Written exercise >>
Report how many lines hold the string "this". Give the number and nothing else.

══ Data lines ══

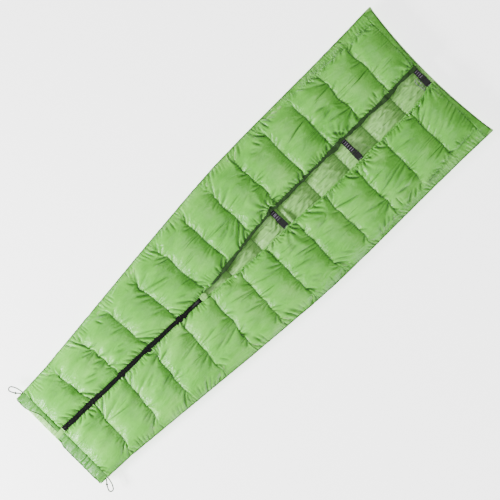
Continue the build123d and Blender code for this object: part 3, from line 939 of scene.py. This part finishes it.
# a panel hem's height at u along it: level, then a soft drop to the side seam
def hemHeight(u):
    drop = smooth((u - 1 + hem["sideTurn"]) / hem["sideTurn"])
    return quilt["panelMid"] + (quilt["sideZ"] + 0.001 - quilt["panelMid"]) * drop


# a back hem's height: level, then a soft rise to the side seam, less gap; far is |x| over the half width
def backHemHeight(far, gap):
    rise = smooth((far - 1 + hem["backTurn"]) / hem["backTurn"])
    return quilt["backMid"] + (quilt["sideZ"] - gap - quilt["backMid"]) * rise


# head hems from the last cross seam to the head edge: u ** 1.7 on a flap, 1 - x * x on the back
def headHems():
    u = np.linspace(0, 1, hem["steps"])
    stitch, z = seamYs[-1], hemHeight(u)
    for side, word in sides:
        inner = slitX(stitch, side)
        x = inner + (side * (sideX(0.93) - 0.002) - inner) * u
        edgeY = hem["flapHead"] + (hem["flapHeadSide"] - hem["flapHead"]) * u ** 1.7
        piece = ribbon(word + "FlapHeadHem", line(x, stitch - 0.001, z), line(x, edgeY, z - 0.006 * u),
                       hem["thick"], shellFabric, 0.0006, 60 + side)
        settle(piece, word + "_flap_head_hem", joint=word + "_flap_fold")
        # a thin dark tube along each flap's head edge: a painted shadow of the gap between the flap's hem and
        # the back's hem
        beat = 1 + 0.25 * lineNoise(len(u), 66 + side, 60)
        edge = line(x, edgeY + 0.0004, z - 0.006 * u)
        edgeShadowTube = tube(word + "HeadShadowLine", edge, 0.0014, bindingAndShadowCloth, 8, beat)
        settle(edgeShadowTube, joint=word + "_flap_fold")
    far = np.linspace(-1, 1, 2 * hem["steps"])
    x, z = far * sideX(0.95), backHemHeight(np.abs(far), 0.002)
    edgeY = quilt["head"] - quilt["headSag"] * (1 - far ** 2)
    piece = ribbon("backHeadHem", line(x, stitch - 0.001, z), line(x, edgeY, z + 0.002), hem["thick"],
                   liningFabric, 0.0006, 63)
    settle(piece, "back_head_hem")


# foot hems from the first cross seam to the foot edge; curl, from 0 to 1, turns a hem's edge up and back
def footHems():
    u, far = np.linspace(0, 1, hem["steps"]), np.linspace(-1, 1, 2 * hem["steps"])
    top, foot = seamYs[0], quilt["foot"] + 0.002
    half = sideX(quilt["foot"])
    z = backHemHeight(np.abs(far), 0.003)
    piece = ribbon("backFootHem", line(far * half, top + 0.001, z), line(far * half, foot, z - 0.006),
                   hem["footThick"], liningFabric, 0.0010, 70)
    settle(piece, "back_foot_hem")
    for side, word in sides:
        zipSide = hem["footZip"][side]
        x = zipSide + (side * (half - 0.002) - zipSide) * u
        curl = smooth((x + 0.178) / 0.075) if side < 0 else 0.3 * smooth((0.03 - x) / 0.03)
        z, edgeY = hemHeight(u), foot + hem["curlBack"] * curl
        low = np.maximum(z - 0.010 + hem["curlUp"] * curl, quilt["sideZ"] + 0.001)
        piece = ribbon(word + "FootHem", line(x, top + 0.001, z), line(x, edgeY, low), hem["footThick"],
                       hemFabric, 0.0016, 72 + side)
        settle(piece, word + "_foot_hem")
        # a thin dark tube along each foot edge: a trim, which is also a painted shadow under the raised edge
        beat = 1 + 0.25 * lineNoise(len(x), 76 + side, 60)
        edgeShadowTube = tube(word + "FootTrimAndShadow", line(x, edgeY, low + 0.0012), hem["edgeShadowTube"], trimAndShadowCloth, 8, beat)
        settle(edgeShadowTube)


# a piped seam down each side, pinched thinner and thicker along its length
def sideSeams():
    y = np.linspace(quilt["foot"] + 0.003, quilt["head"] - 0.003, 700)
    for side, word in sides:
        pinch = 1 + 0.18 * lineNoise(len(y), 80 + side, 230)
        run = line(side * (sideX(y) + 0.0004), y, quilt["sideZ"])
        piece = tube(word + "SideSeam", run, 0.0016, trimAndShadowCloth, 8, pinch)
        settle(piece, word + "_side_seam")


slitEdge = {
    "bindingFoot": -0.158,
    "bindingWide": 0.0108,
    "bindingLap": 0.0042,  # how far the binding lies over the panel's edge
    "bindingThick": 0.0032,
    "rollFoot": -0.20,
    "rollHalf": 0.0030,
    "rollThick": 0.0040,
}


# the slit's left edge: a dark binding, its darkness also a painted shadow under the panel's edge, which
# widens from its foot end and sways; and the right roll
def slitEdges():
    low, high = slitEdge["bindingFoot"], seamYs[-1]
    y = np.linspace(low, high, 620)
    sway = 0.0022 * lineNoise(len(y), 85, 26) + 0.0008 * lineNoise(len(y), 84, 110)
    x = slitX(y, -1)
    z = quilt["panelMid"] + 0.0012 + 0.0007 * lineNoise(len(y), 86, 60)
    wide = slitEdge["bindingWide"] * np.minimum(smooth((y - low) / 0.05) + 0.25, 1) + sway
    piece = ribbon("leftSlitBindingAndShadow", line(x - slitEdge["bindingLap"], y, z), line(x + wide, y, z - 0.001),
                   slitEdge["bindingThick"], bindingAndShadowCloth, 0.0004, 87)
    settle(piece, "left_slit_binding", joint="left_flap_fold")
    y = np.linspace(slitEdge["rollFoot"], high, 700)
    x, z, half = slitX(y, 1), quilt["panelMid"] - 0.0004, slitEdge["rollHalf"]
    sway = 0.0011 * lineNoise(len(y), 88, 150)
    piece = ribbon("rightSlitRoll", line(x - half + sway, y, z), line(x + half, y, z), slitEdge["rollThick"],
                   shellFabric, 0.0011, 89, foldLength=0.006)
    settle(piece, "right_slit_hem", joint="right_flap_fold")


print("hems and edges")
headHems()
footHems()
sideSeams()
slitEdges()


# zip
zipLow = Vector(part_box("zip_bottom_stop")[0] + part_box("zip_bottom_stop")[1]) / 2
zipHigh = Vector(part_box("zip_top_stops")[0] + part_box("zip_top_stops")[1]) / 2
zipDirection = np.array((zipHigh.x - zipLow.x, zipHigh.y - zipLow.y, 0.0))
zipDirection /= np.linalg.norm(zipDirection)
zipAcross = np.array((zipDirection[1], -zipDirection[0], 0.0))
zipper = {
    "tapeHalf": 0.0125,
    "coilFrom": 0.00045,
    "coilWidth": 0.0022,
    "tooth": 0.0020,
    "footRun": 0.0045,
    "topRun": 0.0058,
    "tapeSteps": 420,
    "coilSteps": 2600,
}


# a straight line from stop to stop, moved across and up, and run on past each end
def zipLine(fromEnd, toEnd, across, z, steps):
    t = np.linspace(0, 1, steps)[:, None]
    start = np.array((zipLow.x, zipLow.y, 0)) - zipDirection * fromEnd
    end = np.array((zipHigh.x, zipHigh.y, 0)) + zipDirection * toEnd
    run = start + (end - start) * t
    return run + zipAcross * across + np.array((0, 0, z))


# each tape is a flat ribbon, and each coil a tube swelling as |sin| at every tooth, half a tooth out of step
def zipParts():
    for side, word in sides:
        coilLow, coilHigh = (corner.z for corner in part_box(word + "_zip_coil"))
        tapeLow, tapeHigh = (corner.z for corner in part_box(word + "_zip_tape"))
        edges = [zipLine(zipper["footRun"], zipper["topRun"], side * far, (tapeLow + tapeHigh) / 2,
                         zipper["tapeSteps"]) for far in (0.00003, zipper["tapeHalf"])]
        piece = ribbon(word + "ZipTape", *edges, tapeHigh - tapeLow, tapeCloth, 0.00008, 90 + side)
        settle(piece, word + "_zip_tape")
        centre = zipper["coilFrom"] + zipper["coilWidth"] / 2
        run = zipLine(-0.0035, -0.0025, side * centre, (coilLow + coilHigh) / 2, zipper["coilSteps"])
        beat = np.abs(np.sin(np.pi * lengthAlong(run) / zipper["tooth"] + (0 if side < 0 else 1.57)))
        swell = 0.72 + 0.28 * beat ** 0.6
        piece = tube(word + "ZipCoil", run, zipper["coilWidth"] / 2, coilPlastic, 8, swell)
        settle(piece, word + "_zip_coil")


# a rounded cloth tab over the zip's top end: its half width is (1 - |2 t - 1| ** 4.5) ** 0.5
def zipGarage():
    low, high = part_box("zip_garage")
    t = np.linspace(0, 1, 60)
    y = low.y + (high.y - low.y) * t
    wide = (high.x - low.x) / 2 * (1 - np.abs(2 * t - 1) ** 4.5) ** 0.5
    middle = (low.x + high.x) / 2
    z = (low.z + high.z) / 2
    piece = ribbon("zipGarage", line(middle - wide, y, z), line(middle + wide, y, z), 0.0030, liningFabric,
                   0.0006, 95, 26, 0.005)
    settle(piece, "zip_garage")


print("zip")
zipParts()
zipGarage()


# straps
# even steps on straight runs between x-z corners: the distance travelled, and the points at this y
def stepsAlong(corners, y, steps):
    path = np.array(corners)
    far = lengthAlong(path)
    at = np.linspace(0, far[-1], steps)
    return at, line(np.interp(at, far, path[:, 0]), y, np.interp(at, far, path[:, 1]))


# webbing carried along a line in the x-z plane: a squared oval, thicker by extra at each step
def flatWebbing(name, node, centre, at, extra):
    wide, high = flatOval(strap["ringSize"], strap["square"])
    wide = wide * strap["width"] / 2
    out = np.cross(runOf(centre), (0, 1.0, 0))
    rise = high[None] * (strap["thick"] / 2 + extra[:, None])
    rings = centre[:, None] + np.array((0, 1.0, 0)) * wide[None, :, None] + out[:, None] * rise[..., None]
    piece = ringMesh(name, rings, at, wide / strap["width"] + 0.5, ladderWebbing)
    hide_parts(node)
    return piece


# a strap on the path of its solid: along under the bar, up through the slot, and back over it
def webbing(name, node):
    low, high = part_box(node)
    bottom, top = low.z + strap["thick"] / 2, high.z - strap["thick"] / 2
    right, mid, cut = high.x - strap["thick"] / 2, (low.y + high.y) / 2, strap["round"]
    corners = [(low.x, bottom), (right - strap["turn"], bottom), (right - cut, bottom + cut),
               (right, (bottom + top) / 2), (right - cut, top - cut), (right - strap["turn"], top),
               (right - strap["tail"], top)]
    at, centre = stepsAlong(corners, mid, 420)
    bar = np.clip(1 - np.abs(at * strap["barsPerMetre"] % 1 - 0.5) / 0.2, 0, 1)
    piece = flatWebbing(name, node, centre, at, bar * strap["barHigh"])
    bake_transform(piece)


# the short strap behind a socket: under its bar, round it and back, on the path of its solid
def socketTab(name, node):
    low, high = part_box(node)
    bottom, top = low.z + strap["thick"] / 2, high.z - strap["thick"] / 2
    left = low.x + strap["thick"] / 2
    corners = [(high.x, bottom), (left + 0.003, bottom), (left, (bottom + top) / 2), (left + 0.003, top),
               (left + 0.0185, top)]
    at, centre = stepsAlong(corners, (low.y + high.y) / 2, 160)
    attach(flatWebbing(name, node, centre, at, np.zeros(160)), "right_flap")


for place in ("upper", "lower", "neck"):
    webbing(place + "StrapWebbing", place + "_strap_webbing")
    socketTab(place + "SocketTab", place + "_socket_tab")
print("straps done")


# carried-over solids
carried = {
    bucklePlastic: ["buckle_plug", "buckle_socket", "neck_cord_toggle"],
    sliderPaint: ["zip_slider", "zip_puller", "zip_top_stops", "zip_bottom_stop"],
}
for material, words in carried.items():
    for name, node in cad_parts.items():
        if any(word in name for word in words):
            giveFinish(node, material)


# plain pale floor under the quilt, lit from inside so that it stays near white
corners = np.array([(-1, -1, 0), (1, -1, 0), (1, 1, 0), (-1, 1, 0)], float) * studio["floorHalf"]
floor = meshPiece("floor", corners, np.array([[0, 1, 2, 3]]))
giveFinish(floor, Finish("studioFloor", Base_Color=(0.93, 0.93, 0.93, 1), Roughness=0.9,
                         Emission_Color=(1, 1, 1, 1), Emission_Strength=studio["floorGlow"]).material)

═══

Task solution >>
2